==== Data supplied

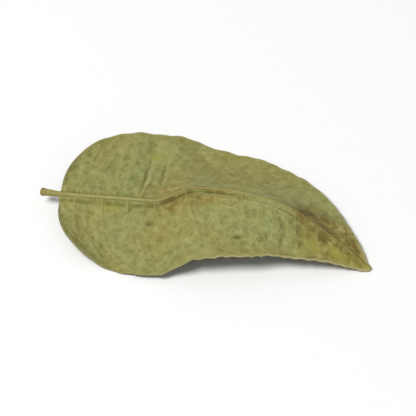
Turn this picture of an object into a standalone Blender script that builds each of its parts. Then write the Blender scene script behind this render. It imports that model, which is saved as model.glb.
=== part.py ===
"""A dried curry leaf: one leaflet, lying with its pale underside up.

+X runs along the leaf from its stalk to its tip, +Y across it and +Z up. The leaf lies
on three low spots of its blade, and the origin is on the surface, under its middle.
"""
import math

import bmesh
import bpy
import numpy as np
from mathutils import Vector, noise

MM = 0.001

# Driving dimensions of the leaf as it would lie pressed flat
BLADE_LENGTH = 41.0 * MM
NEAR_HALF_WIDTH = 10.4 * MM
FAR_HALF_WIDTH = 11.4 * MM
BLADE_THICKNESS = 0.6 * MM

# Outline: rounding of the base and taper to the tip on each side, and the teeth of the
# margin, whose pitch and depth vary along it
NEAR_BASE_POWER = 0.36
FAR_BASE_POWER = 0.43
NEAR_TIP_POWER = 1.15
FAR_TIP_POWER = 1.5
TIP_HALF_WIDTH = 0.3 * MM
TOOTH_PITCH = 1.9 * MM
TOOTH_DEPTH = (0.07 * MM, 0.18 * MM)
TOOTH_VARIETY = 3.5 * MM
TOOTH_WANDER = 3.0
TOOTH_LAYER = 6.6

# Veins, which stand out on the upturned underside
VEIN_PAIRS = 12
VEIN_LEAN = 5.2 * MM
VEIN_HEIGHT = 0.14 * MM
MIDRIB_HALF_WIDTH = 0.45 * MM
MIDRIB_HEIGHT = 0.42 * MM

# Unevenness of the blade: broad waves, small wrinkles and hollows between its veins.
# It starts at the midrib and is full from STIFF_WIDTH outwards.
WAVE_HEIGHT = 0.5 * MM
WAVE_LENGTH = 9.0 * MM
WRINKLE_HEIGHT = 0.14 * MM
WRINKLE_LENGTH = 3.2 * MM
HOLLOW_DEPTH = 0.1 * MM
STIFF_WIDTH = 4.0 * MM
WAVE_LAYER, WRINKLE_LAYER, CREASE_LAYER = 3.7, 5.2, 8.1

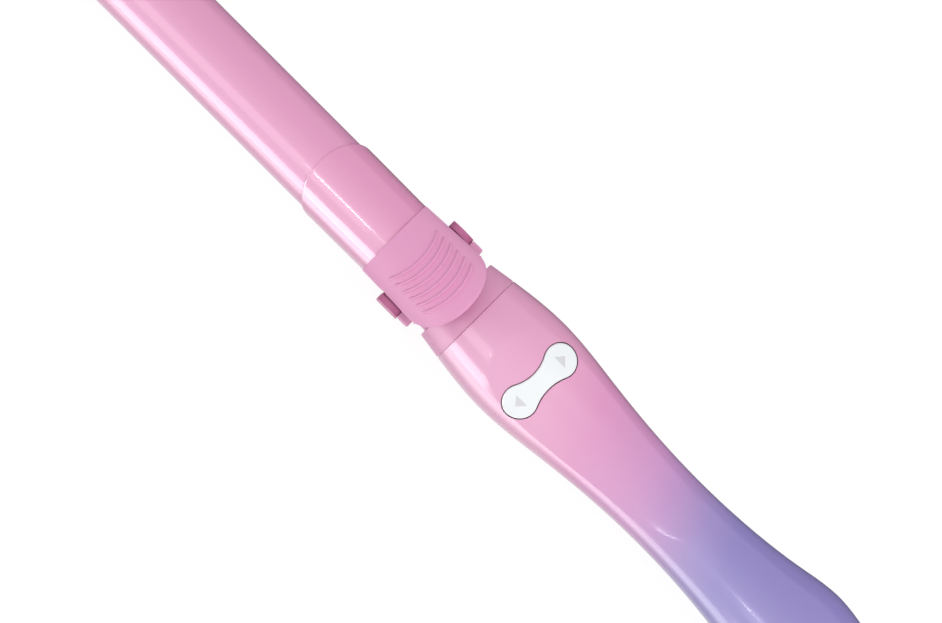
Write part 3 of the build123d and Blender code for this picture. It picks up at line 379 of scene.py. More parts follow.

========

Exercise instructions » Copy every line of the listing where the word "parts" appears.

Task answer »
Turn this picture of an object into a standalone Blender script that builds each of its parts. Then write the Blender scene script behind this render. It imports that model, which is saved as model.glb.
Write part 3 of the build123d and Blender code for this picture. It picks up at line 379 of scene.py. More parts follow.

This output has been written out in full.